Çöpçünün, süpürdüğü çöpleri sokağa serili halının altına süpürmesi gibi, Eleman’ın
karşılıksız aşkına isyanını kanguru kıyafetiyle dizlerinin üzerinde yürüyerek
ağır tonda okuduğu “Oynama Şıkıdım” şarkısıyla isyan etmesi gibi…
Dönemin
siyasal gelişmelerine, olaylarına, reklamlarına, televizyon dünyasına sürekli
bir gönderme yapılır. 90’larda
Özel Televizyonların gücünü kullanan büyük şirketler, özellikle de bankalar,
birbirinden renkli reklamlar yaptırıyordu. Birçoğunun sloganını hâlâ
hatırlıyoruzdur eminim. Kaygısızlar’da bu sloganlarla uslu uslu, küçük
küçük dalgalar geçilirdi. “Aaa neden uçmuyor bu mısırözü yağı, galiba bozuk”
diyen Terbiye vermiştir bu örneği bize.
İkinci
sezonla birlikte bu göndermeler ve benzetmeler daha sık yapılacaktır. En çok da
reklamlarla dalga geçilir. Bu sayede hatırlarız 20 yıl önceki reklamları.
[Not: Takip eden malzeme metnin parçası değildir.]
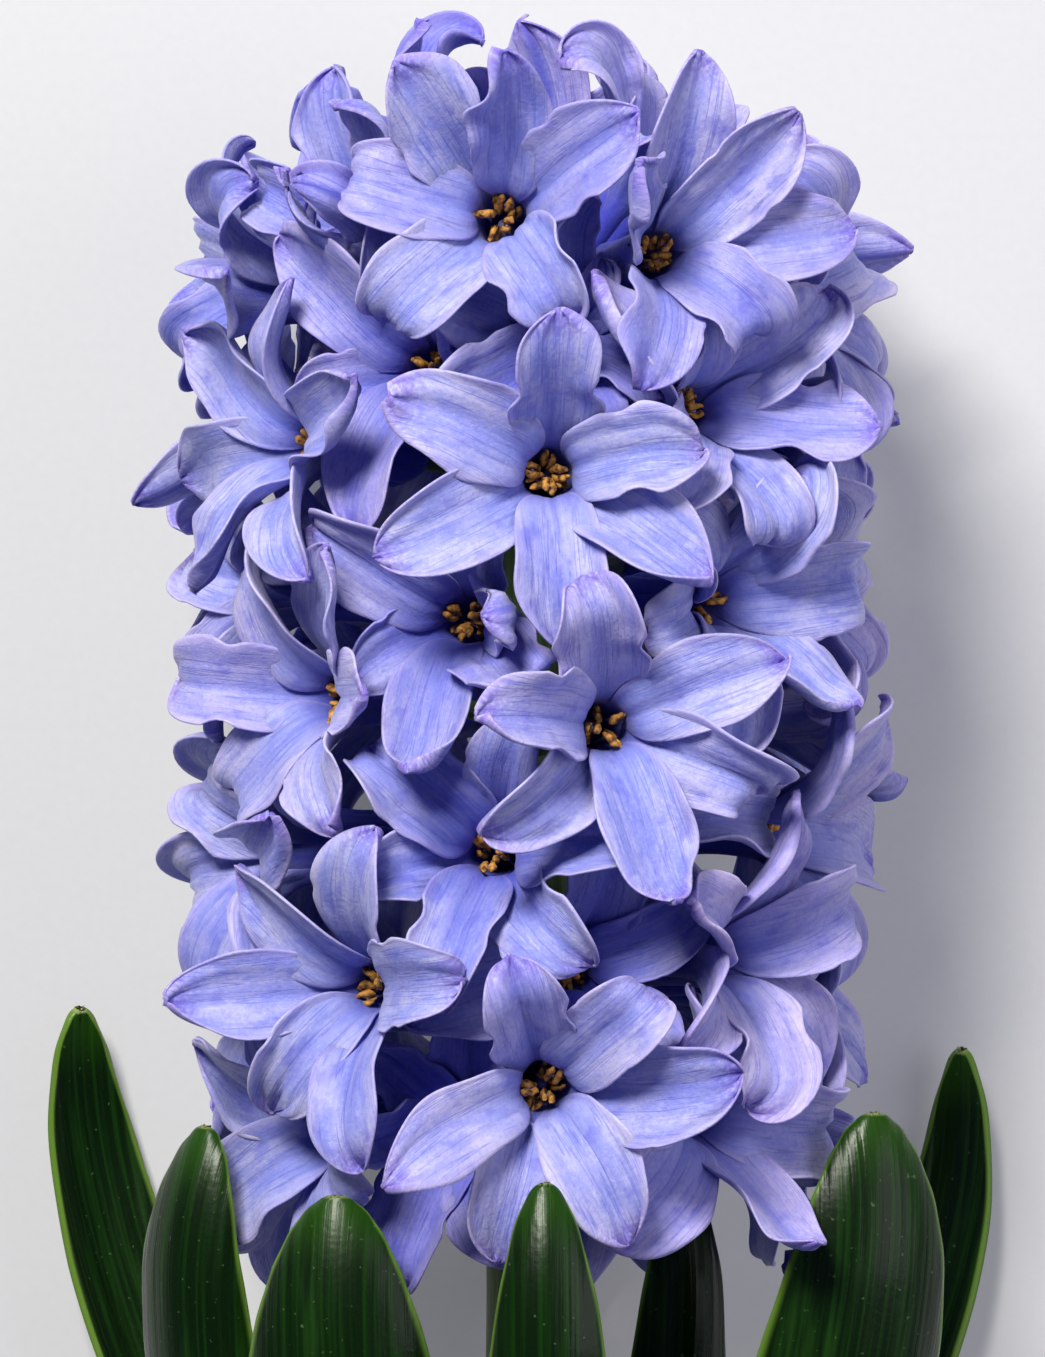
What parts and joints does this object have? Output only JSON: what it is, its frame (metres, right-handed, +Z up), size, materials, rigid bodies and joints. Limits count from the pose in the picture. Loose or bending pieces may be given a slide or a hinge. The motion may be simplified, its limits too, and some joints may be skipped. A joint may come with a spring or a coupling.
{
  "type": "hyacinth flower",
  "caption": "Cut hyacinth lying on its side: a dense head of blue-violet bells with curled petals on a fleshy stalk, with strap leaves held by a slice of bulb plate.",
  "frame": {"origin": "centre of the bottom of the flower's bounding box, on the surface it lies on", "axes": "+Y along the stalk towards the tip of the flower head, +Z up from the surface through the side with the most open bells, +X to the right when looking down with the tip away from the viewer"},
  "size_m": [0.1044, 0.2498, 0.0765],
  "materials": {
    "petal": "satin, waxy",
    "stalk": "satin, fleshy",
    "leaf": "glossy, waxy",
    "bulb_plate": "dull, cut"
  },
  "bodies": {
    "root": {"bell_01": "petal", "bell_02": "petal", "bell_03": "petal", "bell_04": "petal", "bell_05": "petal", "bell_06": "petal", "bell_07": "petal", "bell_08": "petal", "bell_09": "petal", "bell_10": "petal", "bell_11": "petal", "bell_12": "petal", "bell_13": "petal", "bell_14": "petal", "bell_15": "petal", "bell_16": "petal", "bell_17": "petal", "bell_18": "petal", "bell_19": "petal", "bell_20": "petal", "bell_21": "petal", "bell_22": "petal", "bell_23": "petal", "bell_24": "petal", "bell_25": "petal", "bell_26": "petal", "bell_27": "petal", "bell_28": "petal", "bell_29": "petal", "bell_30": "petal", "bell_31": "petal", "bell_32": "petal", "bell_33": "petal", "bell_34": "petal", "bell_35": "petal", "bell_36": "petal", "bell_37": "petal", "bell_38": "petal", "bell_39": "petal", "bell_40": "petal", "bell_41": "petal", "bell_42": "petal", "bell_43": "petal", "bell_44": "petal", "bell_45": "petal", "bell_46": "petal", "bell_47": "petal", "bell_48": "petal", "bell_49": "petal", "bell_50": "petal", "bell_51": "petal", "leaf_far_left": "leaf", "leaf_left": "leaf", "leaf_front_left": "leaf", "leaf_front": "leaf", "leaf_inner": "leaf", "leaf_right": "leaf", "leaf_far_right": "leaf", "flower_stalk": "stalk", "bulb_plate": "bulb_plate"}
  },
  "joints": []
}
Pardon denilen banka reklamını, şapkasız çıkmam abi denilen “MFÖ’lü BP
Reklamı”nı, ya da “Bu bu nedir bu” replikli reklam… “Yıka ve çık” sloganlı
şampuan reklamına “Kimin bu kadar acelesi olur?” cevabıyla verilen ayar.
1995
Türkiye A Milli Futbol Takımı’nın galiba en başarılı olduğu yıllardan
birisidir. Avrupa Şampiyonası’na giderken eleme grubunda yaptığı o
karşılaşmalar akılardan çıkmaz, özellikle de İsviçre’ye atılan gol. Milli
Takım’a özel göndermeler de dizide kendine yer bulur.
Gülçin’i
ilk sezonun biten bölümlerinde bırakan Eleman, çalıştığı yerde gördüğü Burcu’ya
aşık olur. Burcu için zaman zaman hayaller kuran, bu hayallerini
gerçekle karıştıran şaşkın bir aşıktır. Ancak tesadüfe bakın ki, Burcu, Eleman’ın
deyişiyle Manyak Kültigin’in kız kardeşidir ve Kültigin,
kız kardeşine bakanlara hiç de iyi yapmıyordur.

Böylesi olaylar ancak Türk Filmi’nde olur ancak bu bir Türk Dizisi demiştir bir bölümünde bir oyuncu. Yaşanan tesadüfler de ancak Türk Dizileri’nde hatta Kaygısızlar’da görülür.
Kız kardeşine kimseyi yaklaştırmayan Kültigin de, Memnun Kaygısız’ın kızı Hostes Kaygısız’a aşık olacaktır. Aşkından yazdığı mektup unutulmazlar arasındadır.
Su istasyonu işleten Kaygısızlar’ın en büyük kızları Hostes durur dükkânda. O dönemlerde İstanbul’da her köşede bir su istasyonu bulunurdu. Şimdinin damacana su satıcılarının yerinde o istasyonlar vardı. Buna “Açık su” da denilebilir.
Yanınızda götürdüğünüz damacana, bidon, şişe gibi kaplara benzin pompası benzeri pompalarla su konulur, pompanın yazdığı miktarda ödeme yapılırdı. Ankara suyu ise musluktan içilebilir olmasıyla ünlüydü. Tarih 1994-1995’ti ve her şey galiba daha farklıydı o dönem.
Efsane Tipler’den Eleman ve Burcu’nun çalıştığı hızlı yemek salonu sahibini ayrıca hatırlamak gerekecektir. Maalesef hayatını kaybetmiş Mustafa Arslan tarafından canlandırılan bu müdürün adı, ilerleyen bölümlerden birisinde Musti olarak anılacaktır. Amerika’da ne okuduğu belli olmayan ancak her şeyi Amerika’dan öğrenmiş, otoriter, kuralcı bir patrondur. Eleman’a pek göz açtırmaz, dükkânını ve dükkanındaki disiplini sürekli korumaya çalışır. İlerleyen zamanlarda o da kalbinin sesini dinleyecek ve Burcu’nun yurtdışından gelen arkadaşı Miss Sedef’e aşık olacaktır.